#### DIRECTIONS
Look for "joints" in each line of the entries, and return the matching lines.

====================

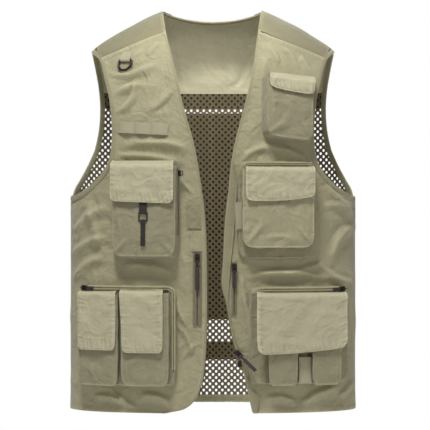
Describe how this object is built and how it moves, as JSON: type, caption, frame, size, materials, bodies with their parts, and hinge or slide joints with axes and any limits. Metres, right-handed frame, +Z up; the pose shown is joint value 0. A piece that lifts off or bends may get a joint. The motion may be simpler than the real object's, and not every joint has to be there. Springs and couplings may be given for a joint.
{
  "type": "fishing vest",
  "caption": "Open-front sleeveless fishing vest in khaki cloth with a net back, padded shoulder yokes, stand-off flap pockets, zipped pockets, tool loops and a D-ring.",
  "frame": {"origin": "middle of the neck opening, level with the two points where the shoulder ridges meet the neck", "axes": "+Z up the wearer's body, -Y towards the front, +X to the wearer's left"},
  "size_m": [0.5, 0.2734, 0.694],
  "materials": {
    "khaki_cloth": "matte twill",
    "padded_yoke": "matte twill over thin wadding",
    "net": "open warp-knit net",
    "binding": "folded tape",
    "webbing": "woven webbing",
    "zip_tape": "woven zip tape",
    "zip_coil": "nylon coil",
    "black_metal": "black enamel",
    "black_moulding": "soft moulding",
    "touch_fastener": "loop pile"
  },
  "bodies": {
    "vest": {"back_yoke": "khaki_cloth", "back_mesh": "net", "back_pocket": "khaki_cloth", "back_waist_band": "khaki_cloth", "back_hem": "binding", "front_panel_right": "khaki_cloth", "front_panel_left": "khaki_cloth", "shoulder_yoke_right": "padded_yoke", "shoulder_yoke_left": "padded_yoke", "neck_binding": "binding", "armhole_binding_right": "binding", "armhole_binding_left": "binding", "left_placket": "khaki_cloth", "main_zip_tape_right": "zip_tape", "main_zip_tape_left": "zip_tape", "main_zip_teeth": "zip_coil", "main_zip_ends": "black_metal", "d_ring_loop": "webbing", "tool_webbing": "webbing", "id_patch": "khaki_cloth", "chest_pocket_right": "khaki_cloth", "chest_zip_tape": "zip_tape", "tether_tab": "black_moulding", "right_placket_zip_tape": "zip_tape", "left_placket_zip_tape": "zip_tape", "lower_pocket_right": "khaki_cloth", "lower_pocket_left": "khaki_cloth", "mid_pocket_rear": "khaki_cloth", "lower_right_zip_tape": "zip_tape", "lower_left_zip_tape": "zip_tape", "mid_zip_tape": "zip_tape", "cell_pocket_outer": "khaki_cloth", "cell_pocket_inner": "khaki_cloth", "small_pocket_left": "khaki_cloth", "mid_pocket_left": "khaki_cloth", "lower_left_cells": "khaki_cloth", "lower_left_strap": "webbing", "mid_pull_tab": "khaki_cloth", "flap_tops": "khaki_cloth", "loop_patches": "touch_fastener"},
    "chest_flap": {"chest_flap": "khaki_cloth"},
    "outer_cell_flap": {"outer_cell_flap": "khaki_cloth"},
    "inner_cell_flap": {"inner_cell_flap": "khaki_cloth"},
    "small_flap": {"small_flap": "khaki_cloth"},
    "mid_flap": {"mid_flap": "khaki_cloth"},
    "lower_left_flap": {"lower_left_flap": "khaki_cloth"},
    "d_ring": {"d_ring": "black_metal"},
    "tether_ring": {"tether_ring": "black_moulding"},
    "tether_strap": {"tether_strap": "black_moulding"},
    "main_zip_slider": {"main_zip_slider": "black_metal"},
    "main_zip_puller": {"main_zip_puller": "black_moulding"},
    "chest_zip_slider": {"chest_zip_slider": "black_metal"},
    "right_placket_slider": {"right_placket_zip_slider": "black_metal"},
    "right_placket_puller": {"right_placket_zip_puller": "black_moulding"},
    "left_placket_slider": {"left_placket_zip_slider": "black_metal"},
    "left_placket_puller": {"left_placket_zip_puller": "black_moulding"},
    "lower_right_slider": {"lower_right_slider": "black_metal"},
    "lower_right_puller": {"lower_right_puller": "black_moulding"},
    "lower_left_slider": {"lower_left_slider": "black_metal"},
    "lower_left_puller": {"lower_left_puller": "black_moulding"}
  },
  "joints": [
    {"name": "chest_flap_hinge", "type": "hinge", "parent": "vest", "child": "chest_flap", "pos_m": [-0.12045, -0.13571, -0.2696], "axis": [-0.9818, 0.19, 0], "range_deg": [0, 150]},
    {"name": "outer_cell_flap_hinge", "type": "hinge", "parent": "vest", "child": "outer_cell_flap", "pos_m": [-0.1978, -0.11933, -0.4866], "axis": [-0.8879, 0.46, 0], "range_deg": [0, 150]},
    {"name": "inner_cell_flap_hinge", "type": "hinge", "parent": "vest", "child": "inner_cell_flap", "pos_m": [-0.12165, -0.14056, -0.4846], "axis": [-0.9835, 0.1809, 0], "range_deg": [0, 150]},
    {"name": "small_flap_hinge", "type": "hinge", "parent": "vest", "child": "small_flap", "pos_m": [0.13568, -0.12494, -0.12176], "axis": [-0.9694, -0.2291, 0.088], "range_deg": [0, 150]},
    {"name": "mid_flap_hinge", "type": "hinge", "parent": "vest", "child": "mid_flap", "pos_m": [0.11437, -0.13977, -0.2756], "axis": [-0.9848, -0.174, 0], "range_deg": [0, 150]},
    {"name": "lower_left_flap_hinge", "type": "hinge", "parent": "vest", "child": "lower_left_flap", "pos_m": [0.15149, -0.13417, -0.4886], "axis": [-0.9545, -0.2982, 0], "range_deg": [0, 150]},
    {"name": "d_ring_swing", "type": "hinge", "parent": "vest", "child": "d_ring", "pos_m": [-0.1494, -0.08352, -0.08857], "axis": [-0.8994, 0.4372, 0], "range_deg": [0, 110]},
    {"name": "tether_ring_swing", "type": "hinge", "parent": "vest", "child": "tether_ring", "pos_m": [-0.118, -0.13374, -0.35], "axis": [-0.9818, 0.19, 0], "range_deg": [0, 60]},
    {"name": "tether_strap_swing", "type": "hinge", "parent": "tether_ring", "child": "tether_strap", "pos_m": [-0.118, -0.13374, -0.363], "axis": [-0.9818, 0.19, 0], "range_deg": [0, 60]},
    {"name": "main_zip_slide", "type": "slide", "parent": "vest", "child": "main_zip_slider", "axis": [-0.298, 0, 0.9546], "range_m": [0, 0.04]},
    {"name": "main_puller_swing", "type": "hinge", "parent": "main_zip_slider", "child": "main_zip_puller", "pos_m": [0.04235, -0.12356, -0.588], "axis": [-0.6917, -0.027, -0.7217], "range_deg": [0, 100]},
    {"name": "chest_zip_slide", "type": "slide", "parent": "vest", "child": "chest_zip_slider", "axis": [0, 0, -1], "range_m": [0, 0.085]},
    {"name": "right_placket_zip_slide", "type": "slide", "parent": "vest", "child": "right_placket_slider", "axis": [0, 0, -1], "range_m": [0, 0.1]},
    {"name": "right_placket_puller_swing", "type": "hinge", "parent": "right_placket_slider", "child": "right_placket_puller", "pos_m": [-0.02668, -0.12382, -0.424], "axis": [-0.9998, 0.021, 0], "range_deg": [0, 150]},
    {"name": "left_placket_zip_slide", "type": "slide", "parent": "vest", "child": "left_placket_slider", "axis": [0, 0, -1], "range_m": [0, 0.07]},
    {"name": "left_placket_puller_swing", "type": "hinge", "parent": "left_placket_slider", "child": "left_placket_puller", "pos_m": [0.03628, -0.12357, -0.441], "axis": [-0.9995, -0.032, 0], "range_deg": [0, 150]},
    {"name": "lower_right_zip_slide", "type": "slide", "parent": "vest", "child": "lower_right_slider", "axis": [0.8019, -0.5974, 0], "range_m": [0, 0.02]},
    {"name": "lower_right_puller_swing", "type": "hinge", "parent": "lower_right_slider", "child": "lower_right_puller", "pos_m": [-0.22272, -0.08805, -0.4775], "axis": [-0.05, 0.038, -0.998], "range_deg": [0, 150]},
    {"name": "lower_left_zip_slide", "type": "slide", "parent": "vest", "child": "lower_left_slider", "axis": [-0.7963, -0.605, 0], "range_m": [0, 0.02]},
    {"name": "lower_left_puller_swing", "type": "hinge", "parent": "lower_left_slider", "child": "lower_left_puller", "pos_m": [0.22377, -0.08726, -0.4795], "axis": [-0.05, -0.038, 0.998], "range_deg": [0, 150]}
  ]
}
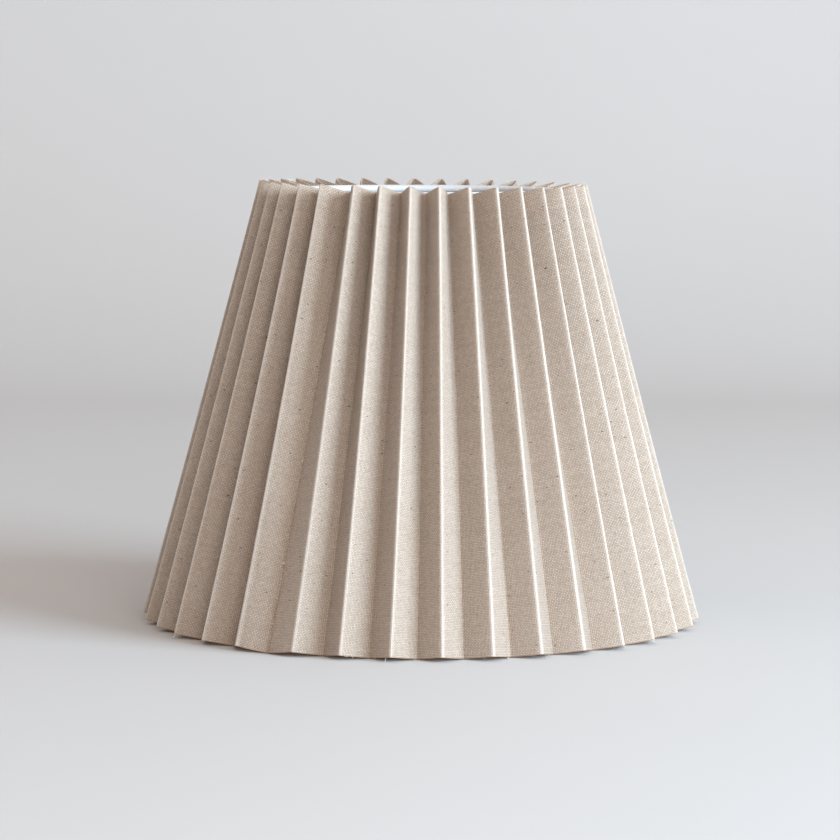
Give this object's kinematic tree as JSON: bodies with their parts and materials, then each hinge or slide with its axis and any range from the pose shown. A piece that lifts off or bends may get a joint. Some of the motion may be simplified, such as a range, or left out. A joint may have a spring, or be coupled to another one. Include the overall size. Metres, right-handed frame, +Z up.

====================

#### SOLUTION TO THIS TASK
Describe how this object is built and how it moves, as JSON: type, caption, frame, size, materials, bodies with their parts, and hinge or slide joints with axes and any limits. Metres, right-handed frame, +Z up; the pose shown is joint value 0. A piece that lifts off or bends may get a joint. The motion may be simpler than the real object's, and not every joint has to be there. Springs and couplings may be given for a joint.
  "joints": [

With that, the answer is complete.